You are thinking about:

  • whether a bad worker should activate,
  • whether a waiting worker should be abandoned,
  • whether versioned caches still point at a safe shell,
  • whether stale assets keep a broken release alive longer than intended.

A protective system treats the worker as part of rollback design, not a
separate browser detail.

If the worker can keep handing out a poisoned shell after rollback, then
the rollback is incomplete.

What migration guardrails actually look like

Good migration guardrails are not exotic.

They are disciplined.

They look like:

  • explicit schema versions,
  • compatibility checks before mutation,
  • additive changes before destructive changes,
  • reversible steps where possible,
  • snapshots before risky rewrites,
  • idempotent queue replay,
  • version-aware recovery logic,
  • refusal to continue when safety cannot be proven.

That last one matters.

Sometimes the most protective thing the app can do is stop.

Not because stopping is elegant.

Because silent corruption is worse than visible interruption.

The standard is not "Can we revert the deploy?"

That is too shallow.

The real question is:

Can this system recover from a bad release without rewriting the user's
local history into something false?

That is the standard.

Not whether CI is green.
Not whether the old container can still boot.
Not whether the dashboard says rollout complete.

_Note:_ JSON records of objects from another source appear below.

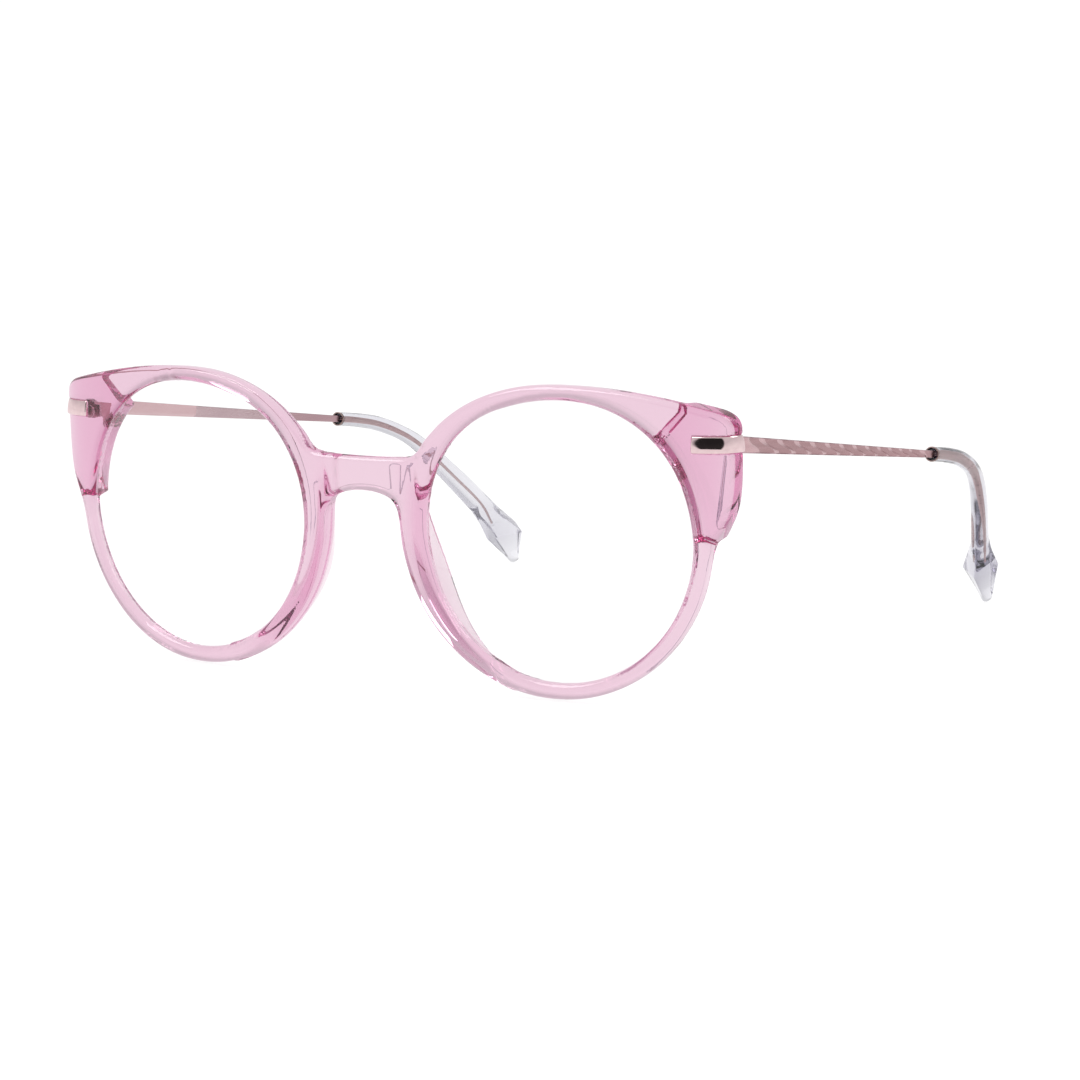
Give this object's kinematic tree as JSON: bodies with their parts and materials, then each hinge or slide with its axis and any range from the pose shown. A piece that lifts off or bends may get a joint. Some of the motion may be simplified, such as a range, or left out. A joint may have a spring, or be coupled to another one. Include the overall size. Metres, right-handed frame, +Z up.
{
  "type": "blue light glasses",
  "caption": "Round cat-eye glasses: translucent pink plastic front, clear lenses, slim rose-gold metal temples that fold on hinges, clear bent tips with faceted ends.",
  "frame": {"origin": "on the table under the middle of the open glasses: middle of the bounding box in X and Y, lowest point in Z", "axes": "+X to the right of someone looking at the front, the front faces -Y, the temples run to +Y, +Z up"},
  "size_m": [0.1342, 0.139, 0.0517],
  "materials": {
    "pink_acetate": "translucent pink acetate, polished",
    "lens": "clear coated lens",
    "pad_clear": "clear pale pink plastic, polished",
    "rose_gold": "polished rose-gold plating",
    "hinge_metal": "rose-gold plated hinge metal",
    "screw_metal": "bright steel screw",
    "temple_metal": "satin rose-gold plating",
    "collar": "dark bronze",
    "tip_clear": "clear plastic, polished",
    "core_metal": "rose-gold core wire"
  },
  "bodies": {
    "front": {"front_frame": "pink_acetate", "lens_right": "lens", "lens_left": "lens", "nose_pad_right": "pad_clear", "nose_pad_left": "pad_clear", "end_plaque_right": "rose_gold", "end_plaque_left": "rose_gold", "hinge_leaf_right": "hinge_metal", "hinge_leaf_left": "hinge_metal", "hinge_rivets_right": "hinge_metal", "hinge_rivets_left": "hinge_metal", "hinge_screw_right": "screw_metal", "hinge_screw_left": "screw_metal"},
    "temple_right": {"temple_bar_right": "temple_metal", "temple_hinge_plate_right": "temple_metal", "tip_collar_right": "collar", "temple_tip_right": "tip_clear", "tip_core_wire_right": "core_metal"},
    "temple_left": {"temple_bar_left": "temple_metal", "temple_hinge_plate_left": "temple_metal", "tip_collar_left": "collar", "temple_tip_left": "tip_clear", "tip_core_wire_left": "core_metal"}
  },
  "joints": [
    {"name": "fold_right", "type": "hinge", "parent": "front", "child": "temple_right", "pos_m": [0.0627, -0.05832, 0.04274], "axis": [0, -0.0447, 0.999], "range_deg": [0, 79]},
    {"name": "fold_left", "type": "hinge", "parent": "front", "child": "temple_left", "pos_m": [-0.0627, -0.05832, 0.04274], "axis": [0, 0.0447, -0.999], "range_deg": [0, 85]}
  ]
}
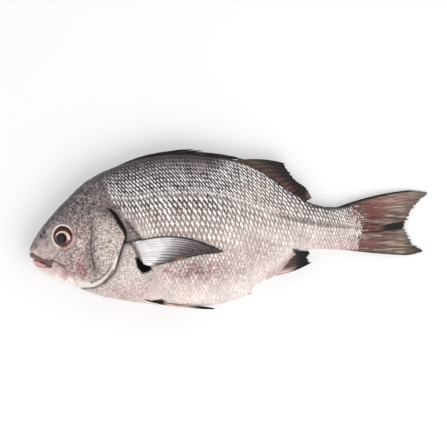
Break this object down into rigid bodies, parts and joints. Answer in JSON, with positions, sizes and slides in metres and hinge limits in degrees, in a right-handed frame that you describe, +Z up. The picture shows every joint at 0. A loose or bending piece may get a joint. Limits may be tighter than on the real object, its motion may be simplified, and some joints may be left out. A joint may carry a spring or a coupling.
{
  "type": "whole raw fish",
  "caption": "Whole raw sea bream lying on its side, deep oval body with overlapping scales, folded spiny back fin, forked tail and glossy eyes.",
  "frame": {"origin": "centre of the bounding box in plan, on the surface that the fish lies on", "axes": "+Z up out of the left flank, which lies uppermost; -X towards the snout; +Y towards the back and its dorsal fin"},
  "size_m": [0.3312, 0.1328, 0.0464],
  "materials": {
    "skin": "wet skin of the head and body: grey-brown on the back, pinkish white below, smooth and glossy",
    "scales": "wet silvery-white scales with grey edges, darker along the back",
    "fins": "wet fin skin over bony rays, dark grey-brown with paler roots",
    "gills": "wet dark red flesh in the gill slit and the mouth",
    "eye": "wet eyeball: clear cornea over a brown and gold iris with a large black pupil"
  },
  "bodies": {
    "root": {"fish": "skin", "eye_left": "eye", "eye_right": "eye"}
  },
  "joints": []
}
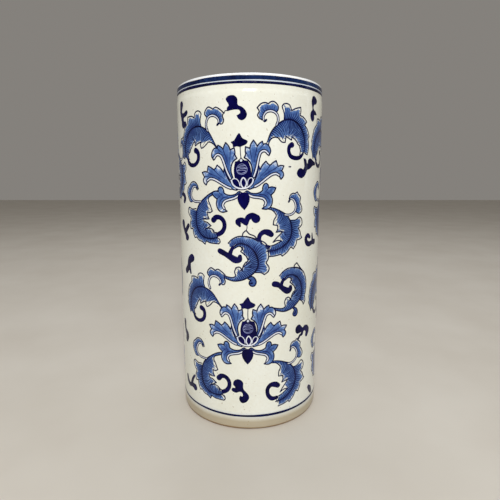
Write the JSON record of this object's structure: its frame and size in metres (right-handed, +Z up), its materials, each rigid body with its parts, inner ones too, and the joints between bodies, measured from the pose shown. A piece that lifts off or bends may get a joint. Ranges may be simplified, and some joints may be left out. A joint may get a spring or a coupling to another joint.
{
  "type": "umbrella stand",
  "caption": "Round glazed ceramic umbrella stand, open at the top, with a rolled lip, painted rim and foot rings and blue lotus scroll decoration.",
  "frame": {"origin": "centre of the foot ring's contact plane, at the bottom centre of the stand", "axes": "+Z up along the vessel's axis; the painted front faces -Y and +X is to its right"},
  "size_m": [0.203, 0.203, 0.457],
  "materials": {
    "bare_clay": "unglazed fired clay, fine grain",
    "cream_glaze": "glossy clear cream glaze",
    "white_glaze": "glossy white glaze",
    "cobalt_paint": "glossy dark cobalt brushwork under glaze",
    "cobalt_wash": "glossy thin cobalt wash under glaze"
  },
  "bodies": {
    "root": {"foot_ring": "bare_clay", "floor_slab": "bare_clay", "floor_seam_coil": "bare_clay", "wall": "bare_clay", "rim_collar": "bare_clay", "outer_glaze": "cream_glaze", "lip_glaze": "white_glaze", "inner_glaze": "cream_glaze", "rim_band": "cobalt_paint", "rim_line": "cobalt_paint", "foot_line": "cobalt_paint"}
  },
  "joints": []
}
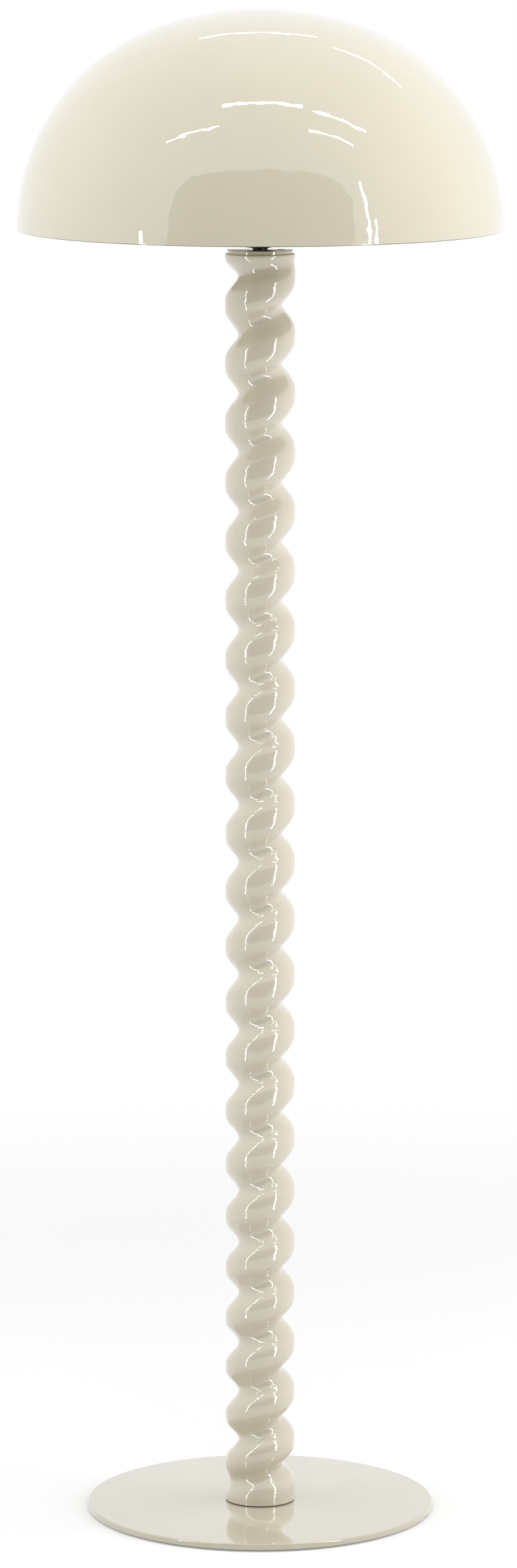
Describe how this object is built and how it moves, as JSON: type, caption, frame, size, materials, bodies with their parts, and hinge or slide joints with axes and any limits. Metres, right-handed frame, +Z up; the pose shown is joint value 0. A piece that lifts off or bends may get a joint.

Whether the user's data, pending intent, and local continuity survive the
mistake.

That is what rollback has to protect.

The deeper rule

Offline-first apps do not get to treat rollback as a server-only event.

They carry state in the wild.

That means recovery has to be designed for mixed versions, delayed
clients, local data history, and queued intent that outlives the deploy.

If your rollback plan only restores the code and leaves the user's local
reality to fend for itself, then it is not really recovery.

It is abandonment with version control.